Tagged a blue sat.5/30 had just put the [email protected] 7:15am was trying to decide what to put on fly line when rigger line started singing!! looked at bobby and told him to get in the chair!! He told me on the way out he never even sat in a fighting chair!! 1 1/2 hour later his first blue was tagged and released! caught on fifty wide fish was still feisty @ boat thats why pics arent the greatest ! morning started with a bang from there we shook one wahoo and one dolphin off @ boat and that was it!!

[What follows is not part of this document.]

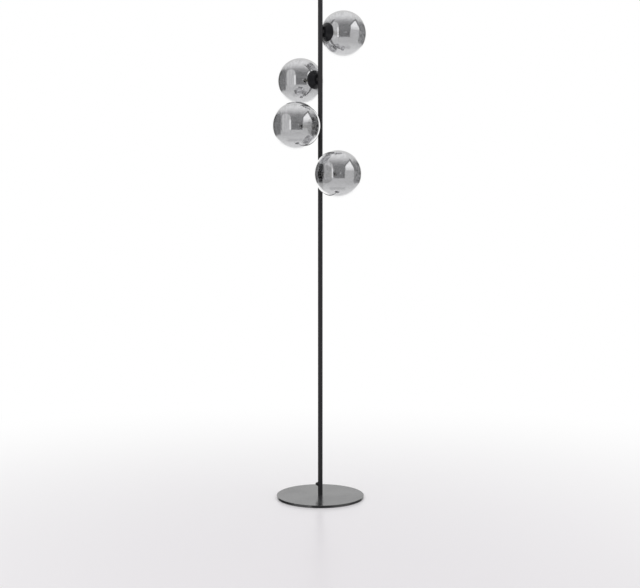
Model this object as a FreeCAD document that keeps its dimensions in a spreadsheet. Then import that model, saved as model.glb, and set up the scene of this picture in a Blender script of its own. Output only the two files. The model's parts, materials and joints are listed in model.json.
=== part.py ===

Sorry the wire guy is to big to see the fish:takephoto

to the 30-33 Grady White when someone tells you over the radio that they have fish on with a lot of line out!! Dont keep coming within 50 yds of them to be curious especially when you can see the fish jumping:banghead

first time with pics someone help me out!!


----------



## biggamefishr (Oct 26, 2007)

good job guys


----------



## biggamefishr (Oct 26, 2007)

here you go kev


----------



## bombtosser (Oct 5, 2007)

nice blue fellas. water looks awesome.


----------



## bully48 (Aug 2, 2008)

thanks josh is there any way to shrink my belly and "DUNLAPS" ?


----------



## daddytime (Oct 1, 2007)

Congrats-water looks great. :usaflag


----------



## true-king (Oct 2, 2007)

Well done!


----------



## Caspr21 (Oct 4, 2007)

Congrats Kevin! nice looking fish!


----------



## bully48 (Aug 2, 2008)

thanks wes, im waiting to hear your report it sounds like it was a rare site!!


----------



## Sir Reel (Jun 14, 2008)

Great Fish! Congratulations!


----------



## HighCotton (Oct 2, 2007)

WTG Kevin. Y'all get a chance to use those new LED lights yet?


----------



## alexa041 (Jun 27, 2008)

What was your size estimation? Looks like a good one.


----------



## Team Triple X (Oct 9, 2007)

Congrats guys, glad somebody is able to keep the hooks in em.


----------



## bully48 (Aug 2, 2008)

> *HighCotton (6/1/2009)*WTG Kevin. Y'all get a chance to use those new LED lights yet?


thanks,they looked good running out that morning


----------



## bully48 (Aug 2, 2008)

> *alexa041 (6/1/2009)*What was your size estimation? Looks like a good one.


he was a short fat fish prob 250-275lbs


----------